KOJI ENOKURA’s enormous Untitled No. 11 (1978) is created from wood, engine oil and white cloth, and measures 8-meters and 3.6-meters tall, respectively. The work reflects the Mono-ha group’s sensibility of using raw elements and contrasted those created by humans with natural materials in very direct, evident procedures.
PRABHAVATHI MEPPAYIL’s tw/one (2016), comprising 700 found objects in iron and brass tools used by goldsmiths, which are placed into a gridded formation on walls, draws from her family’s heritage of artisan practice.
RAYYANE TABET’s sculpture The Dead Sea in Three Parts (2013) is based on the volume of water between Israel, the Palestinian Territories and Jordan, and is cut into three parts, reflecting the 1947 United Nations Partition Plan that has still remained in place while also having fallen apart.
In HO TZU NYEN’s two versions of the film The Nameless (2015), the Sino-Vietnamese figure of Lai Teck—and aliases of the secretary general of Malayan Communist Party 1939–47–are played by the famous Hong Kong actor Tong Leung Chiu Wai from his films created from 1989–2013.
The square building of the Messe contains this inner circular courtyard, here seen in the rain, around which are two floors of international galleries bringing their best to what is, for contemporary art, still the year’s preeminent art air.
From Berlin, Barbara Wien gallery brought MICHAEL RAKOWITZ’s works from a recent show, JIMMIE DURHAM’s humorous objects, and this display of some vintage and new HAEGUE YANG works, including the sculpture in the corner, Millimeter Paper Fan (2007), and the lacquer-covered collage of millimeter paper, Obenbild (2000), with the newer Shiso Summer – Harvest bell sculpture in the foreground.
At PKM were these two heads by KWON JINKYU, entitled Woman with a Scarf (1969), and Jiwon (1967).
ATUL DODIYA’s history painting Arrival, October 9, 1947 (Diptych) (2015) created reclaimed city architecture on an adjoining canvas featuring prominently at Chemould Prescott Road’s booth.
At photography and conceptual art-focused Taka Ishii Gallery’s booth, YUKI KIMURA took a photograph by her grandfather of a Kyoto temple and turned it into an installation of her own, complete with potted palm tree. There are also a pair of found children’s chairs (like twins), by Kimura, and a photo emulsion on canvas by KUNIÉ SUGIURA behind them.
Take Ninagawa’s booth paired the bright red fabric cube of Gutai artist TSURUKO YAMAZAKI’s Red (Shape of Mosquito Net), from 1956, when many exhibitions were held in local Tokyo parks, to her Tin Cans (1955) in shiny magenta to the 1957 piece on the wall behind it.

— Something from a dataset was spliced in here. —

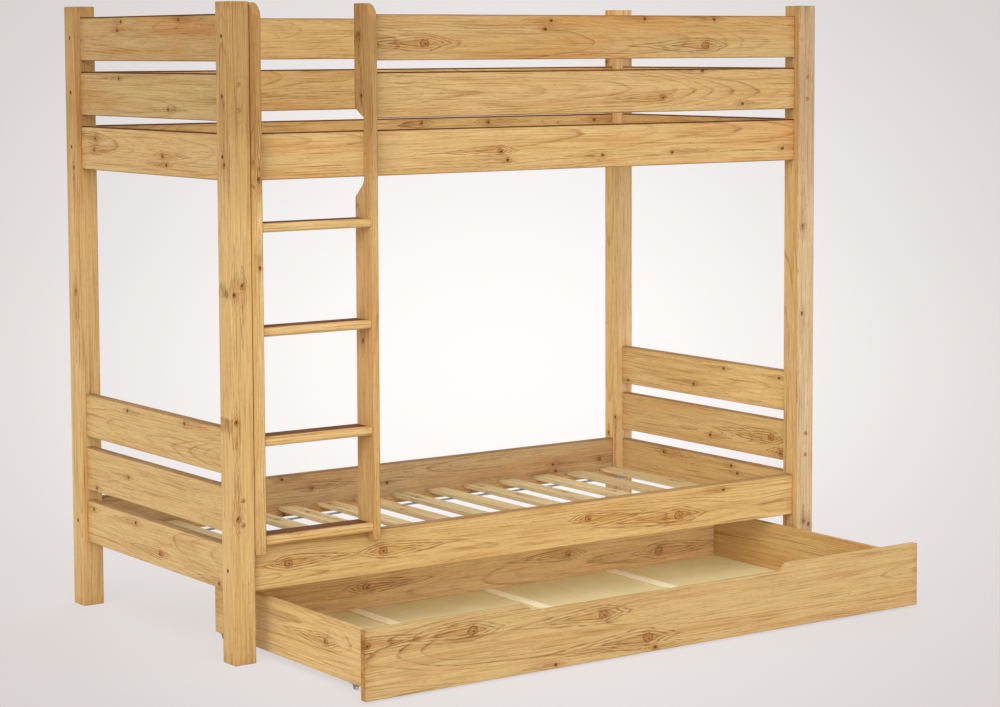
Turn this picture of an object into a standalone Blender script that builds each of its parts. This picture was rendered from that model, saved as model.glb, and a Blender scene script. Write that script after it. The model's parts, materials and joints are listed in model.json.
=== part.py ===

At Urs Meile Gallery was this comic-cryptic painting, The Divine Anti-Japanese Goose No. 2 (2015) by WANG XINGWEI.
LANTIAN XIE’s solo booth at Grey Noise gallery featured the Dubai artist’s layered reflections on home and displacement, from the drawings on the wall of various hotels all named the Metropolitan, to objects like a collection of peacock mahjong tiles, fake Rolexes and a plastic sign from a newly arrived (in Dubai) Chinese restaurant.
Carroll Fletcher’s booth in the Statements section was given over to the duo of BASEL ABBAS and RUANNE ABOU RAHME, for their latest works And Yet My Mask is Powerful (2016) and Site Visit to Al-Nabi Yusha_17.04 (2016), on the floor.
In SARKIS ’s ‘La Chorégraphie avec des ’Trésors de Guerre’ (2016) at Galerie Nathalie Obadia, history plays out on a mirrored circle.
A portion of Vitamin Creative Space’s booth was reserved for CAO FEI’s videos and these robotic vacuum-cleaner-sculptures, seen in the current show at MoMA PS1 in New York.
While its interior walls were a matte black, Gavin Brown’s exterior played host to new, untitled drawings by RIRKRIT TIRAVANIJA (and helpers) of global protests, which is part of an ongoing series.
MONA HATOUM’s sculptures Kapan Iki (2012), fabricated originally in Turkey for an exhibition in Istanbul at Arter art space, occupied a prime corner spot at White Cube’s booth.